== Do this ==
For the data below, report the number of lines that contain the string "item" and nothing else.

== Source material ==
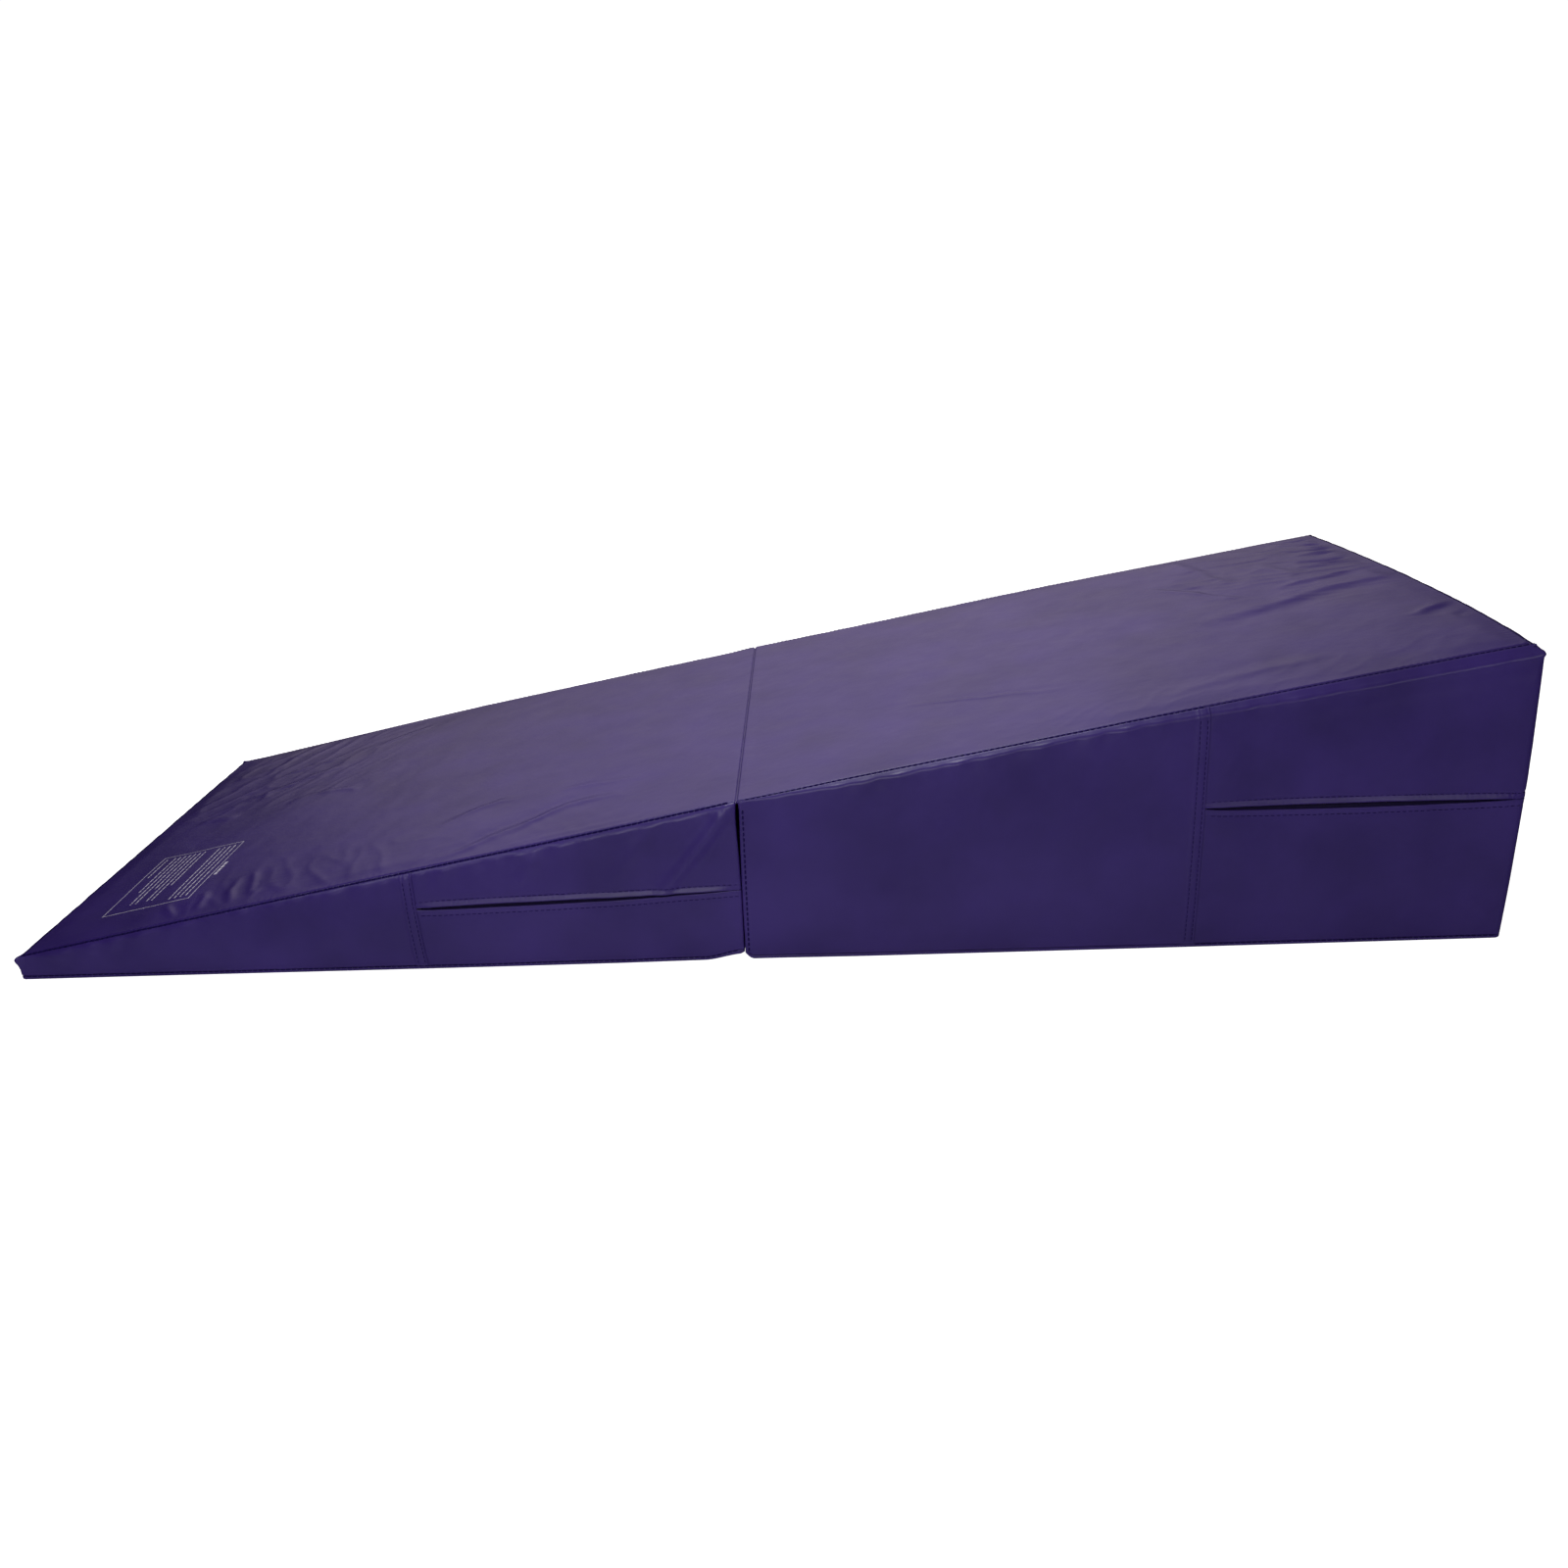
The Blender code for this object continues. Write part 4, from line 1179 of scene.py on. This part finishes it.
def make_hinge(low, high, vinyl):
    """The reinforcing strip under both top panels, which bends round the fold line."""
    strip_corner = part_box("hinge_strip")[1]
    half = strip_corner.y - 0.0005
    depth, thickness = 0.0016, 0.0008
    reach = strip_corner.x - low.fold_x
    places = np.concatenate([
        np.linspace(-reach, -0.008, 10), np.linspace(-0.007, 0.007, 29), np.linspace(0.008, reach, 10)])
    across = np.linspace(-half, half, 80)
    vertices, faces = [], []
    for level, under in enumerate((depth, depth + thickness)):
        for place in places:
            x = low.fold_x + place
            top = low.top(x) if place < 0 else high.top(x)
            for y in across:
                vertices.append((x, y, top - under))
        start = level * len(places) * len(across)
        faces += grid_faces(len(places), len(across), start, flipped=level == 0)
    per_row, total = len(across), len(places) * len(across)
    for row in range(len(places) - 1):
        for column in (0, per_row - 1):
            i, j = row * per_row + column, (row + 1) * per_row + column
            face = (i, j, total + j, total + i)
            faces.append(face if column == 0 else face[::-1])
    for column in range(per_row - 1):
        for row in (0, len(places) - 1):
            i = row * per_row + column
            face = (i, i + 1, total + i + 1, total + i)
            faces.append(face[::-1] if row == 0 else face)
    item = as_object("fold_hinge", np.array(vertices), faces, vinyl)
    item.data.set_sharp_from_angle(angle=SHARP_ANGLE)
    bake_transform(item)
    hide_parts("hinge_strip")
    slope = math.hypot(reach, low.top(low.fold_x) - low.top(low.fold_x - reach))
    return item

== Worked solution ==
4